Robert Wang Releases Smart Hand-Gesture Interface
Robert Y. Wang, co-founder of San Francisco-based 3Gear Systems, has developed a gesture-recognition system sophisticated enough to challenge the keyboard and mouse as an interface for productivity applications.
Wang’s system, which was released free of charge to developers Wednesday, uses two 3-D cameras mounted above the area in front of the user to track finger and hand motion to within a fraction of a milimeter. That’s more than enough accuracy to match the motion-detection capabilities of keyboard typing or mouse motion.
The success of Wang’s system depends on luring developers to create applications to take full advantage of 3Gear’s sophisticated hand-tracking algorithms. Among applications envisioned by Wang are engineering tools for prototyping components, manipulation of endoscopic surgical tools and even precision gaming. Unlike current systems that can only detect gross motion of hands held aloft, leading to “gorilla arm” aches, 3Gear’s system can detect subtle motion while the hands and fingers rest in more comfortable positions.
The system places 3-D cameras above the hands, for example, by clipping them to the top of the monitor. That allows the hands to rest on a keyboard or a desktop rather than being held suspended in space. Earlier efforts at creating comfortable gesture-tracking systems involved gloves or markers on the hands and fingers.

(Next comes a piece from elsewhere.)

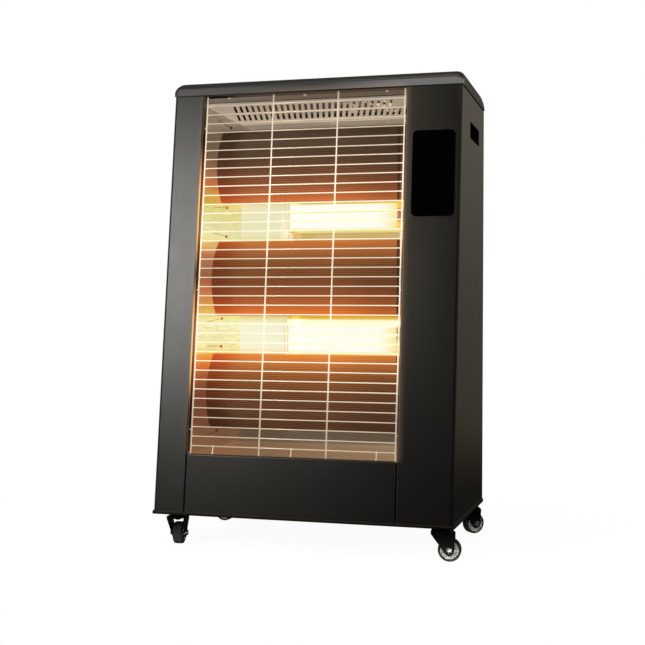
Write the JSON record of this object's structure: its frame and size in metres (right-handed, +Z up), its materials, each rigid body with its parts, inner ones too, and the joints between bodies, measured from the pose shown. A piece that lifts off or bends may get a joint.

At the heart of 3Gear’s system is a program for matching the position information transmitted by the cameras at 30 frames per second to a database of 30,000 hand and finger configurations. The matching process takes a mere 33 miliseconds, creating the impression that the computer is responding instantaneously.
Wang’s system will face rival approaches. One is Microsoft’s update to the gaming Kinect system that allows tracking of the head, eyebrows and the mouth. Single-camera systems developed by Israeli startup Omek, Belgian startup SoftKinetic and another San Francisco startup from San Francisco called Leap Motion claims to track motion to one-hundredth of a millimeter.
Wang’s system represents an advance on an earlier system he co-developed during his graduate studies at MIT. That system used a basic computer video camera and a $1 pair of lycra gloves marked with patches of various shapes and colors for keying to a gesture database.
Robert Wang founded 3Gear Systems to develop a sophisticated computer interface based on subtle hand gestures.